En estos tiempos es frecuente escuchar a jóvenes —hombres y mujeres—, decir, sin el menor asomo de pena, no haber oído la música de Los Beatles, la voz de Edith Piaf, Caruso o cualquier compositor o intérprete de tiempos pasados. Ignorancia disfrazada de gerontofobia. Como si todo lo anterior a su nacimiento oliera a rancio. Y mientras ellos se quedan compartiendo tweets sobre el trend topic del día, hay quien guarda una larga lista de compositores y composiciones musicales en la memoria o en el ADN. Otros, como una servidora, podemos recordar con facilidad piezas musicales que no son de nuestra época, quizá porque crecimos escuchando la radio.
En casa de mis abuelos, sintonizar la XEW como primer acto importante del día era una especie de religión. Los días de las largas vacaciones escolares eran amenizadas por la programación de esa estación radiofónica que ofrecía desde la inefable Hora del ranchero hasta radionovelas y una selección musical que ha quedado repartida entre las pocas radiodifusoras que aún ofrecen a su público música de los años 30, 40 y 50 del siglo pasado. Mis tíos, dignos hijos de tales padres, mantenían la costumbre de tener el radio prendido desde que se levantaban hasta que se acostaban. Así que cada recámara tenía su “ambiente” musical. Uno de esos tíos se había erigido en el guardián de libros e historietas de sus hermanos. Cada ejemplar había sido adquirido con dinero sustraído a sus mesadas de universitarios, así que los defendían de los pequeños sobrinos con enjundia y amenazas varias. No se cansaban de repetirnos que se nos aparecería Juan Candingas el día que nos atreviéramos a entrar a esa recámara sin permiso. Y es que en esa recámara había un clóset. Y adentro del clóset, la caja de los cómics. Y, sentada hasta el fondo, más allá de abrigos y vestidos viejos, estaba la Juliana. Una muñeca enorme, más grande que yo a mis cinco años, de cabello rojo y ojos azules que mostraba sus dientes de porcelana a quien se atreviera mirarla de frente. O eso nos parecía a la tropa de buscadores de tesoros impresos.
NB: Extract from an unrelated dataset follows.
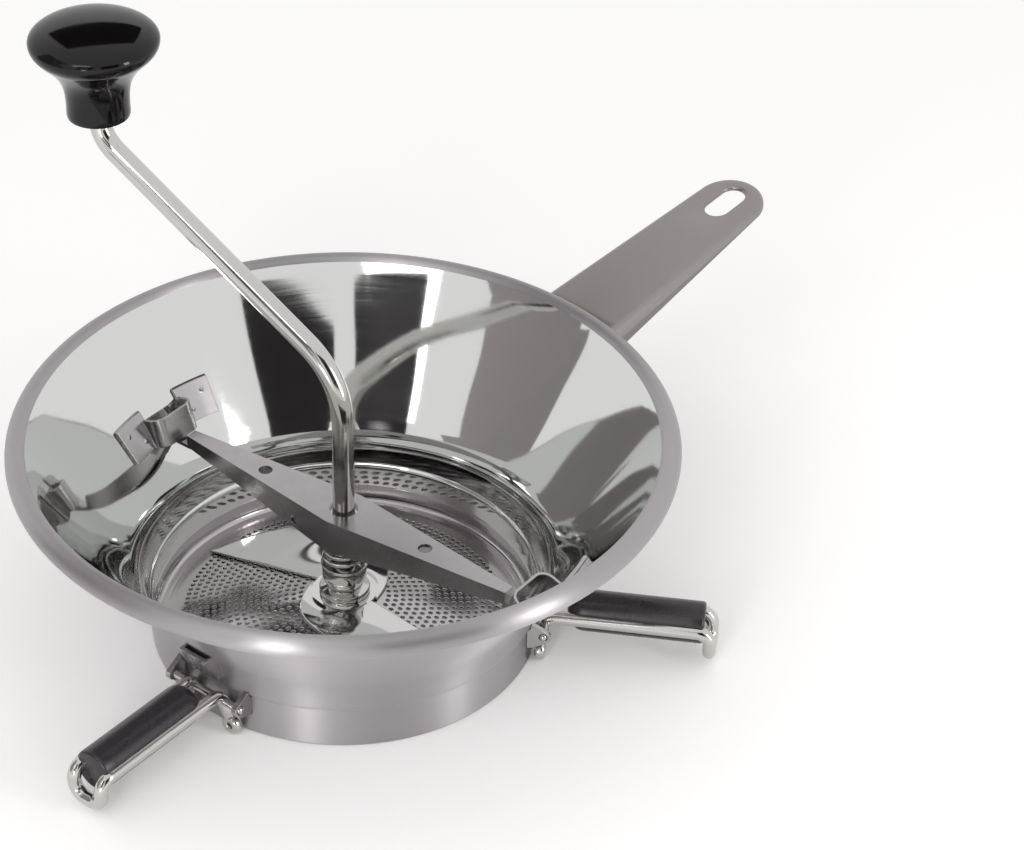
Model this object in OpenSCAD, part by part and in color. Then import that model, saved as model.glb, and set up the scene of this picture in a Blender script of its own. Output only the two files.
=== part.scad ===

Una tarde pasó lo impensable. Luego de cerciorarnos de que los tíos habían salido, entramos a la recámara y al clóset. Mis hermanos y primos, mayores en edad y estatura, me fueron empujando hacia el fondo de aquel profundo clóset. Aun así, me las ingenié para sentarme sobre la zapatera a leer las historietas del Pato Donald y otras que no entendía pero tenían ilustraciones terroríficas: Tradiciones y Leyendas de la Colonia, creo que se llamaban. Tras 45 minutos de paz lectora, escuchamos los pasos del tío más malhumorado y tiránico viniendo por el pasillo. Presas del pánico, arrojamos las historietas a la caja y salimos corriendo… o salieron ellos, porque yo quedé varada detrás de la caja, enredada en los abrigos, muy cerca de la Juliana. La música del radio inundaba la atmósfera, ya de por sí cargada de gritos y estruendo de niños en fuga. Cuando quise salir, no pude. Alguien cerró la puerta en mis narices. Intenté abrir. Mis manos regordetas no alcanzaban a mover del todo la perilla de la puerta. Miré con temor hacia el fondo oscurísimo, en dirección a la Juliana. En la total oscuridad me pareció ver que sus ojos azules brillaban con algo parecido a la rabia, justo detrás de un vestido floreado. Y entonces percibí la música. Mi alarido, o lo que yo creí que era un alarido, se perdió en ese remolino de trompetas y percusiones que mi tío había querido escuchar a todo volumen. Nunca oyó mis gritos. Cuando apagó el radio, unos 10 minutos después, percibió un llanto quedito tras la puerta del clóset. Y me rescató, sin regaños. Recuerdo vagamente que me llevó en brazos con mi abuela y le dijo: “Dale a esta niña un pedazo de pan duro”. O eso contaban mis hermanos en las sobremesas, muertos de risa.
En mi casa siguen afirmando que esa pieza es el tema de una vieja película italiana. Me han dicho incluso el nombre. Pero el trauma me impide recordarla. Sin embargo, sus acordes resuenan en mi cabeza cada vez que estoy en peligro. Hoy por hoy sé que, cuando empieza a retumbar en los profundo de mis recuerdos, es tiempo de pelear o correr, no sea que los dientes de la Juliana me alcancen por fin, a través de los abrigos y de tantos años.